◆ Your instructions: Please print all of the material below, word for word.

◆ Data for this task:
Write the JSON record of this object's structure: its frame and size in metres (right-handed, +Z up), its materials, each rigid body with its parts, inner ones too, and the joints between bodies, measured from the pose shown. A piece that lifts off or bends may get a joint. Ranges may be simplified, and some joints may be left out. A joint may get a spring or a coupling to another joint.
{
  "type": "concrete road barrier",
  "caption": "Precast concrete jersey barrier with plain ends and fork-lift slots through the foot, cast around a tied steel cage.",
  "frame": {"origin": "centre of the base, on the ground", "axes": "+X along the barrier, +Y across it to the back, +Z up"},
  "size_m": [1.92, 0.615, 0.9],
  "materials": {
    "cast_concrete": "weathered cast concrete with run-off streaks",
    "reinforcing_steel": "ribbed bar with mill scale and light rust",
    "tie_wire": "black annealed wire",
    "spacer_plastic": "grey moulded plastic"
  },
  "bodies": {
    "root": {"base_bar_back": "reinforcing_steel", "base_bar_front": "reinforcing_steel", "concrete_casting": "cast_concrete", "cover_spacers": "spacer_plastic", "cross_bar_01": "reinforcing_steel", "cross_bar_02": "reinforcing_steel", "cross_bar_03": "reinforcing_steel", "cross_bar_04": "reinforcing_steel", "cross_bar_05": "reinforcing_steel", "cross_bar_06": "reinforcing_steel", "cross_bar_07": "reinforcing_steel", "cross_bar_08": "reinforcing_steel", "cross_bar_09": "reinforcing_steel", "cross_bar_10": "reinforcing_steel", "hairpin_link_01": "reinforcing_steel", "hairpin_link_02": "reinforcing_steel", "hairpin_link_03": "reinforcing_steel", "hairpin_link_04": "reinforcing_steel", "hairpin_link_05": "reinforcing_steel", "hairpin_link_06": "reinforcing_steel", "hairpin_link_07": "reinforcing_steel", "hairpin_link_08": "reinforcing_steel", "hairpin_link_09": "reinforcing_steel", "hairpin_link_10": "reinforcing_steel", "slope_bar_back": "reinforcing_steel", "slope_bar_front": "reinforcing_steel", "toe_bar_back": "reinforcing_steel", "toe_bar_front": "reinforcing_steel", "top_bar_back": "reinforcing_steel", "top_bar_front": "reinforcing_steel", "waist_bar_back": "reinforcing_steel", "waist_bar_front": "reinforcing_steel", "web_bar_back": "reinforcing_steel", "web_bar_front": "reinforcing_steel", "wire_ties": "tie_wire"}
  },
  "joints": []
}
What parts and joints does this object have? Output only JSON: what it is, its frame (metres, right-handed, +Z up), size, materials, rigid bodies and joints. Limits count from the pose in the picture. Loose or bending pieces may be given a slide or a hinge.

◆ Full solution:
Write the JSON record of this object's structure: its frame and size in metres (right-handed, +Z up), its materials, each rigid body with its parts, inner ones too, and the joints between bodies, measured from the pose shown. A piece that lifts off or bends may get a joint. Ranges may be simplified, and some joints may be left out. A joint may get a spring or a coupling to another joint.
{
  "type": "concrete road barrier",
  "caption": "Precast concrete jersey barrier with plain ends and fork-lift slots through the foot, cast around a tied steel cage.",
  "frame": {"origin": "centre of the base, on the ground", "axes": "+X along the barrier, +Y across it to the back, +Z up"},
  "size_m": [1.92, 0.615, 0.9],
  "materials": {
    "cast_concrete": "weathered cast concrete with run-off streaks",
    "reinforcing_steel": "ribbed bar with mill scale and light rust",
    "tie_wire": "black annealed wire",
    "spacer_plastic": "grey moulded plastic"
  },
  "bodies": {
    "root": {"base_bar_back": "reinforcing_steel", "base_bar_front": "reinforcing_steel", "concrete_casting": "cast_concrete", "cover_spacers": "spacer_plastic", "cross_bar_01": "reinforcing_steel", "cross_bar_02": "reinforcing_steel", "cross_bar_03": "reinforcing_steel", "cross_bar_04": "reinforcing_steel", "cross_bar_05": "reinforcing_steel", "cross_bar_06": "reinforcing_steel", "cross_bar_07": "reinforcing_steel", "cross_bar_08": "reinforcing_steel", "cross_bar_09": "reinforcing_steel", "cross_bar_10": "reinforcing_steel", "hairpin_link_01": "reinforcing_steel", "hairpin_link_02": "reinforcing_steel", "hairpin_link_03": "reinforcing_steel", "hairpin_link_04": "reinforcing_steel", "hairpin_link_05": "reinforcing_steel", "hairpin_link_06": "reinforcing_steel", "hairpin_link_07": "reinforcing_steel", "hairpin_link_08": "reinforcing_steel", "hairpin_link_09": "reinforcing_steel", "hairpin_link_10": "reinforcing_steel", "slope_bar_back": "reinforcing_steel", "slope_bar_front": "reinforcing_steel", "toe_bar_back": "reinforcing_steel", "toe_bar_front": "reinforcing_steel", "top_bar_back": "reinforcing_steel", "top_bar_front": "reinforcing_steel", "waist_bar_back": "reinforcing_steel", "waist_bar_front": "reinforcing_steel", "web_bar_back": "reinforcing_steel", "web_bar_front": "reinforcing_steel", "wire_ties": "tie_wire"}
  },
  "joints": []
}
What parts and joints does this object have? Output only JSON: what it is, its frame (metres, right-handed, +Z up), size, materials, rigid bodies and joints. Limits count from the pose in the picture. Loose or bending pieces may be given a slide or a hinge.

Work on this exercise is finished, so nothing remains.